There's a 30-page document on my computer called "French Notes." And then another version on my iPhone called--wait for it--"Mobile French Notes." And then there's the post-it notes. Everywhere. My French family gave me a noteblock for Christmas, and although it's touristy--Paris and an Eiffel Tower on the side and all--it's probably been the most useful gift I've received in a while. I am an avid list-maker, and when watching TV, reading a book, or basically just living in France and listening--I write down any words I don't know. Always. The teachers I work with make fun of me for it because I sometimes ask them how something is spelled--something obscure they mentioned five minutes before. "You mean..you're taking notes of my conversations?" Yes, yes I am.

So, has all this studious work paid off since my arrival in September? I'd like to think so. I learned a lot of French in that first 18 months I lived here a few years ago. The first year is the hardest. It's said that about 2,000 words is enough to make you fluent on a day-to-day basis, and so I spent that time learning the words I came across the most often, plus some. I immersed myself in French culture, trying to read books only in French (couldn't resist a few English ones), talking only in French (except to the kids), and writing down as many words as I could. It paid off; I left France with an exponentially larger vocabulary than what I came in with. Suffice to say, my last two years of French classes at university were much, much easier.

Fast forward to September of last year--Paris, continued. I'd already learned a lot of the words that we use on a daily basis and pretty much had the grammar down pat. Since then, I've just been learning vocabulary. You're not supposed to do it my way--write down every single word. I know. So somedays, I don't let myself do it. I tell myself, if it's important, I'll see the word again.
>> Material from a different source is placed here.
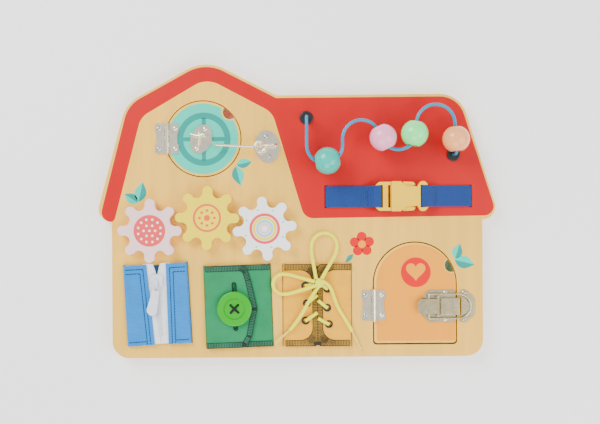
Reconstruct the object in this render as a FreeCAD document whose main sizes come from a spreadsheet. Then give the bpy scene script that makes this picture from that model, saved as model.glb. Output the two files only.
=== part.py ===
"""Wooden busy board shaped like a barn: doors, gears, bead wire, strap, zip, button and lace.

Frame: the board lies on its back. +X right, +Y up the board, +Z out of its face, millimetres,
origin in the middle of the back face.
"""
import FreeCAD
import Part
import math
import os

os.makedirs("parts", exist_ok=True)
doc = FreeCAD.newDocument("busy_board")
V = FreeCAD.Vector
Z_AXIS = V(0, 0, 1)

# Driving dimensions
SIZES = {
    "back_thick": 3, "board_thick": 9, "door_thick": 8.5,
    "corner_round": 16, "eave_round": 12, "ridge_round": 38, "shoulder_round": 33, "roof_end_round": 26.6,
    "window_hole_rad": 36.6, "window_door_rad": 35.6, "notch_rad": 6.5,
    "arch_rad": 40, "arch_door_rad": 38.8,
    "gear_outer_rad": 30.1, "gear_root_rad": 20.5, "gear_thick": 8, "gear_bore_rad": 3.2,
    "axle_rad": 3, "gear_lift": 0.6, "washer_rad": 5.5,
    "wire_rad": 1.55, "wire_top": 29, "bead_rad": 12.6,
    "grommet_rad": 6.3, "sleeve_rad": 4.8,
    "leaf_thick": 1, "knuckle_rad": 1.9, "hinge_pin_rad": 0.9, "hinge_length": 28.6,
    "plate_thick": 1.2, "screw_shank_rad": 1.1, "screw_head_rad": 2.3,
    "hook_wire_rad": 1.05, "eye_wire_rad": 0.95, "hook_height": 21,
    "latch_sheet": 0.8, "bail_rad": 0.85,
    "strap_width": 20, "strap_thick": 1.4, "buckle_width": 28.3, "buckle_thick": 8,
    "fabric_thick": 1.2, "lace_rad": 1.7, "tip_rad": 0.95,
    "button_rad": 16.3, "button_thick": 3.6,
}
sheet = doc.addObject("Spreadsheet::Sheet", "Sizes")
for row, (alias, value) in enumerate(SIZES.items(), start=1):
    sheet.set("A%d" % row, alias)
    sheet.set("B%d" % row, str(value))
    sheet.setAlias("B%d" % row, alias)
doc.recompute()


def size(alias):
    """A driving dimension read back from the sheet."""
    return float(sheet.get(alias))


FACE = size("back_thick") + size("board_thick")


# Outlines
def rounded(corners):
    """Closed outline through (x, y, radius) corners: straight edges joined by tangent arcs."""
    count = len(corners)
    ends = []
    for i in range(count):
        here = V(corners[i][0], corners[i][1], 0)
        before = V(corners[i - 1][0], corners[i - 1][1], 0) - here
        after = V(corners[(i + 1) % count][0], corners[(i + 1) % count][1], 0) - here
        before.normalize()
        after.normalize()
        radius = corners[i][2]
        if radius == 0:
            ends.append((here, here, here))
            continue
        half = before.getAngle(after) / 2
        middle = before + after
        middle.normalize()
        reach = radius / math.tan(half)
        nearest = here + middle * (radius / math.sin(half) - radius)
        ends.append((here + before * reach, nearest, here + after * reach))
    edges = []
    for i in range(count):
        start, nearest, end = ends[i]
        if (start - end).Length > 1e-6:
            edges.append(Part.Arc(start, nearest, end))
        following = ends[(i + 1) % count][0]
        if (following - end).Length > 1e-6:
            edges.append(Part.LineSegment(end, following))
    return edges


def box_outline(low_x, high_x, low_y, high_y, radius=0.0):
    return rounded([(low_x, low_y, radius), (high_x, low_y, radius),
                    (high_x, high_y, radius), (low_x, high_y, radius)])


def circle(x, y, radius):
    return [Part.Circle(V(x, y, 0), Z_AXIS, radius)]


def slot_outline(x, y, half_length, half_width, angle=0.0):
    """Round-ended slot centred on x, y."""
    turn = math.radians(angle)
    along = V(math.cos(turn), math.sin(turn), 0)
    across = V(-math.sin(turn), math.cos(turn), 0)
    straight = half_length - half_width
    middle = V(x, y, 0)
    a = middle + along * straight - across * half_width
    b = middle + along * straight + across * half_width
    c = middle - along * straight + across * half_width
    d = middle - along * straight - across * half_width
    return [Part.LineSegment(d, a), Part.Arc(a, middle + along * half_length, b),
            Part.LineSegment(b, c), Part.Arc(c, middle - along * half_length, d)]


def ellipse(x, y, long_half, short_half, angle):
    curve = Part.Ellipse(V(x, y, 0), long_half, short_half)
    curve.AngleXU = math.radians(angle)
    return [curve]


# Sub-part makers
def plane_of(body, role):
    return next(item for item in body.Origin.OriginFeatures if item.Role == role)


def new_body(label, height=0.0, height_expression=None):
    body = doc.addObject("PartDesign::Body", label)
    body.Label = label
    body.Placement.Base = V(0, 0, height)
    if height_expression:
        body.setExpression(".Placement.Base.z", height_expression)
    return body


def sketch(body, name, outlines, level=0.0):
    drawn = body.newObject("Sketcher::SketchObject", name)
    drawn.AttachmentSupport = [(plane_of(body, "XY_Plane"), "")]
    drawn.MapMode = "FlatFace"
    drawn.AttachmentOffset = FreeCAD.Placement(V(0, 0, level), FreeCAD.Rotation())
    for outline in outlines:
        drawn.addGeometry(outline, False)
    return drawn


def pad(body, name, outlines, length):
    """Pad along +Z of the body; length is a sheet expression."""
    feature = body.newObject("PartDesign::Pad", name)
    feature.Profile = sketch(body, name + "_sketch", outlines)
    feature.setExpression("Length", length)
    return feature


def pocket(body, name, outlines, depth):
    """Cut up into the body from its own base plane."""
    feature = body.newObject("PartDesign::Pocket", name)
    feature.Profile = sketch(body, name + "_sketch", outlines)
    feature.Reversed = True
    feature.setExpression("Length", depth)
    return feature


def drill(body, name, outlines, top, depth):
    """Cut down from a level inside the body."""
    feature = body.newObject("PartDesign::Pocket", name)
    feature.Profile = sketch(body, name + "_sketch", outlines, top)
    feature.Length = depth
    return feature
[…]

Then you can write it down. This especially helps when I'm lazy. Most days, though, I figure that a quick little note on my iPhone won't hurt me. Even if I don't know the meaning, I just write the word down.

www.wordreference.com is my best friend, especially the forums, where native speakers help to pin down the exact meaning of words and expressions. I try to go through my lists every few weeks to tie loose ends--words and/or expressions I didn't get clear definitions from solely from context--and I neatly write them in my notebook (see above), where they are officially part of my newly-acquired French. It's not like I remember every single word I write down. No way. I'm not that good. But if I see it again, I'll probably recognize it. Using it--that is, making it a part of my active vocabulary (vs. passive) is much more challenging.
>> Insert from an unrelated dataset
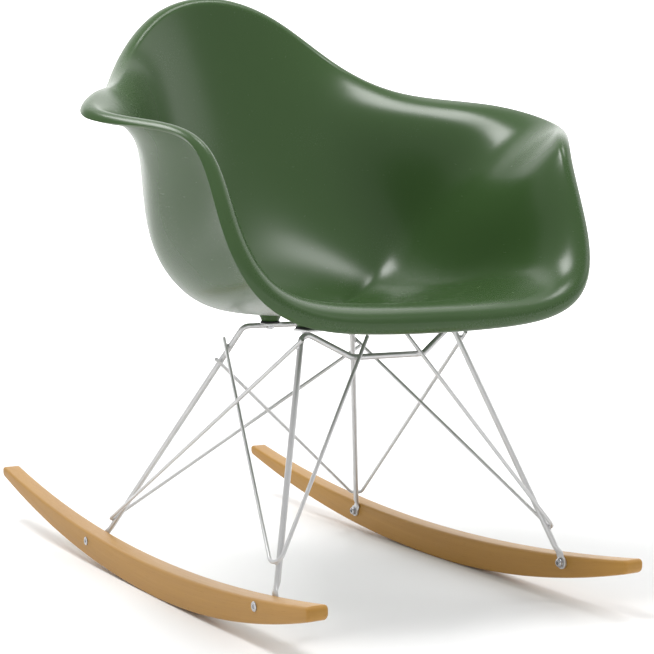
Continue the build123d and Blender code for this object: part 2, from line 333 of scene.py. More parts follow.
@dataclass(frozen=True)
class MattRubber:
    """Black rubber with a dusty bloom."""

    name: str
    colour: Colour
    bloom: Colour

    def material(self) -> bpy.types.Material:
        """Build the material.

        Returns:
            The material.
        """
        graph = Graph(self.name)
        dust = graph.noise(graph.place, 180.0, 4.0, 0.6)
        grain = graph.noise(graph.place, 2200.0, 2.0)
        return graph.surface({
            "Base Color": graph.mix(graph.step(dust, 0.4, 0.75), self.colour, self.bloom),
            "Roughness": 0.7 + (dust - 0.5) * 0.3,
            "Normal": graph.bump(grain, 0.00003)})


@dataclass(frozen=True)
class PaleFloor:
    """Plain pale studio floor that runs out into the white of the backdrop."""

    name: str
    colour: Colour
    near: float = 1.2
    far: float = 4.0

    def material(self) -> bpy.types.Material:
        """Build the material.

        Returns:
            The material.
        """
        graph = Graph(self.name)
        tone = graph.noise(graph.place, 1.2, 1.0)
        colour = graph.mix(tone * 0.04, self.colour, (0.8, 0.8, 0.8))
        x, y, _ = graph.split(graph.place)
        away = graph.step((x * x + y * y) ** 0.5, self.near, self.far)
        return graph.surface({"Base Color": colour, "Roughness": 0.65,
                              "Specular IOR Level": 0.15, "Emission Strength": 1.0,
                              "Emission Color": graph.mix(away, (0, 0, 0), (1, 1, 1))})


@dataclass(frozen=True)
class Finishes:
    """Every finish of the chair, built once."""

    seat: bpy.types.Material
    rod: bpy.types.Material
    zinc: bpy.types.Material
    brass: bpy.types.Material
    wood: bpy.types.Material
    rubber: bpy.types.Material

    @staticmethod
    def mixed() -> "Finishes":
        """Build the whole set.

        Returns:
            The finishes.
        """
        return Finishes(
            seat=MouldedPlastic("green_plastic", (0.036, 0.078, 0.022),
                                (0.062, 0.115, 0.045)).material(),
            rod=PlatedRod("bright_rod", (0.66, 0.66, 0.66), (0.52, 0.52, 0.53)).material(),
            zinc=ZincFastener("zinc", (0.50, 0.50, 0.51), (0.30, 0.30, 0.32)).material(),
            brass=ZincFastener("brass", (0.72, 0.52, 0.22), (0.50, 0.34, 0.13)).material(),
            wood=LacqueredMaple("honey_maple", (0.44, 0.235, 0.045), (0.35, 0.17, 0.03),
                                (0.19, 0.08, 0.018)).material(),
            rubber=MattRubber("black_rubber", (0.012, 0.012, 0.012),
                              (0.035, 0.034, 0.033)).material())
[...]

I recently bought a new dictionary, and I'm in love:
I love dictionaries. Honestly, the very first thing that sells me is font. I know there are good dictionaries out there with ugly font, but I'm sorry, if I'm going to be roaming your pages on a daily basis, I need readable, preferably sans-serif, color-coded font. And voilà my new baby:
It's used and has creases on the front cover, and it dates to 2003. I don't care. It's got all kinds of useful info, synonyms, side notes, etc. It's a French-French dictionary, so I don't get the word in English, but the definitions, I find, are much more precise because let's admit it: the French love their own language a whole lot.
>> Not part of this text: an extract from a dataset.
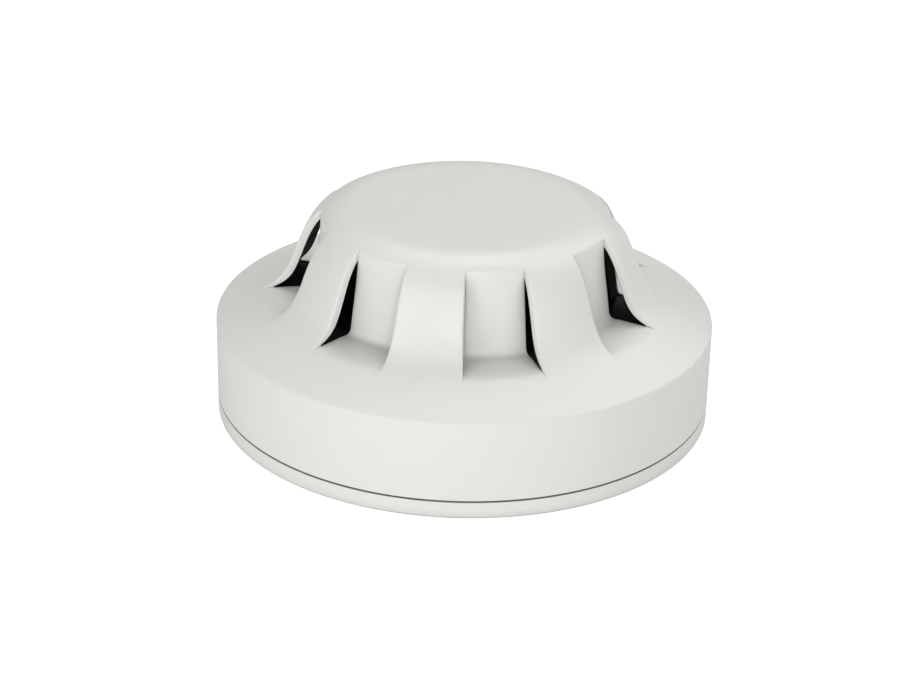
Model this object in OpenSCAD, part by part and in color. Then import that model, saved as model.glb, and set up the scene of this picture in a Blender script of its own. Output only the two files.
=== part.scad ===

As a last final note, I will say that living here for nearly six months has changed my train of thought. People always ask if I think in French. I would say yes and no. When I'm speaking French, I certainly don't translate from English to French. I just..speak. I don't usually have to search for words, but now and then, if I'm looking for a specific term--say, food poisoning--I'll have to explain what it is and get the correct answer. (And in case you're wondering, it's not poison de la nourriture--no, no, that is way too Germanic-sounding. It's intoxication alimentaire--"alimentary intoxication.") If I happen to say something English-y in French,I'm understood, but it's not correct. I'm always looking for the correct, everyday term.
Other little things:
- I see numbers and think of them in French. This depends on if I've been speaking English all day, but usually, I'll see a 60km sign and think soixante before sixty.
-I hear accents in French. I can immediately hear a German, British, or Spanish accent when they're speaking French. Especially British. French doesn't cover up their accent!
-I find myself more and more saying things in English, but in a French way. For instance, "intéressant" (interesting) has the English meaning, and also a meaning of "profitable, helpful, attractive." An "interesting price" isn't so much "ahh, that is so thought-provoking and makes me think!" but more of "oh, it's a good deal, it's a profit to me." There are many of these little nuances that I accidentally drop into conversations in English.
-I have begun to forget words in English. I usually just have to prime my brain for a few seconds to get the English word, but more than once, I've had to look up the French word to get back my maternal language. Weird.
-I have gotten to the point where I can say "that doesn't sound right" in French. I'm not an expert, I know. I run across expats that have truly mastered the language (and those that haven't, might I add!) and humble me. But for the most part, I can say, hey, isn't it like this?
-I dream in French and English. More English, but often the dreams are bilingual, even in the same sentence.

As for me, I get complimented on my French fairly often. Without sounding like a braggart, I can say that I think I have a fairly good accent. I am a very, very good listener. I often come home and practice saying words. I take phonetic notes when I can, and use arrows to indicate falling and rising tones. This alone makes me think that linguistics should be my chosen field of study. Yesterday, a substitute teacher was talking to me for 20 minutes before he asked me where I was from. I told him America and he was dumbfounded! "Really?" he said, "You're American? I can usually hear accents, but you have a really faint accent. I can tell you're foreign but I wouldn't have guessed the US." And then he went on to ask how long I had been here, and was very surprised that I spoke "that well" for only having been here for around two years in all. (Me=beaming)

All in all, I'm sometimes surprised at how much French is saved up in my brain. I'm thrilled about many new words I've learned just since being here this year. I know that if I were at a job or in class where I spoke French all day long, I'd be even better. Which is why I make such a point to learn French when I'm around it--in the teacher's lounge, on the train, etc. At this point, it's more just fine-tuning and learning the correct pronunciation and context. And I love learning familiar phrases that the French themselves use with friends. The learning never stops. There will never be a point where I know all the words in French. Not possible. Day-to-day life, though? I think I get along pretty well.